KLA reported fiscal Q3 2026 revenue of $3.415 billion and non-GAAP EPS of $9.40, both ahead of consensus, while gross margin held at 62.2% and free cash flow reached $622 million. Management introduced a bullish 2030 target model calling for $26 billion in revenue, $84 EPS, and 45-47% operating margins, and raised the quarterly dividend 21% to $2.30 while authorizing a new $7 billion buyback. Shares were volatile despite the beat, falling after hours and the next day before rebounding in premarket trading.

Analysis

KLA’s read-through is less about a single quarter and more about the semiconductor capex cycle staying structurally richer for longer than the market was pricing. The key second-order effect is that process control intensity rises fastest when leading-edge nodes, advanced packaging, and heterogeneous integration all expand together; that supports KLA even if wafer starts do not accelerate materially. In other words, the “picks and shovels” revenue pool can compound faster than WFE broadly, which should pressure valuation skeptics who are still anchoring on cyclical mean reversion.

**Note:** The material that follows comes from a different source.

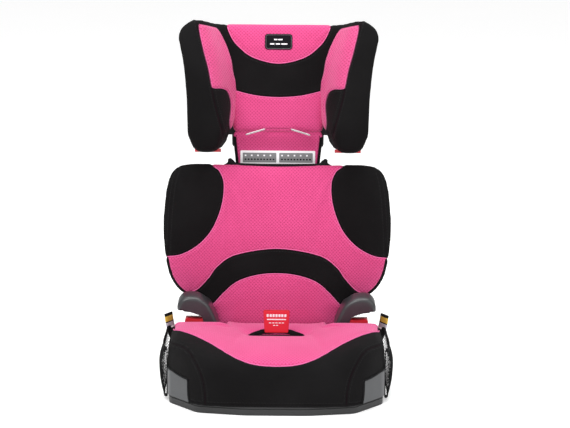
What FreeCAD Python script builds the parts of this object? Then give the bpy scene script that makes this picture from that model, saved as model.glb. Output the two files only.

The more interesting signal is on mix: services and advanced packaging are becoming a larger cushion against volatility, which should dampen downside in a slowdown while keeping upside in an upcycle. That combination matters for competitors and suppliers: peers with lower install-base monetization or weaker exposure to packaging will likely see less resilient margins, and foundry customers may prioritize metrology/inspection spend even if they defer more visible tool orders. This makes KLA a relative winner if supply constraints or tariffs persist, because buyers tend to protect tools that reduce yield loss rather than tools that merely add capacity. The main risk is not the next quarter; it is whether the market begins to discount the 2030 framework as aspirational rather than executable if memory stays soft or if a China/Taiwan policy shock constrains orders. The stock’s recent selloff suggests investors are willing to fade perfection, so any guide-down in mix, margin, or book-to-bill could compress multiples quickly despite strong cash generation. Contrarian takeaway: the current debate is probably too focused on near-term valuation and not enough on the duration of KLA’s operating leverage if advanced packaging becomes a multi-year supercycle rather than a one-off upgrade wave.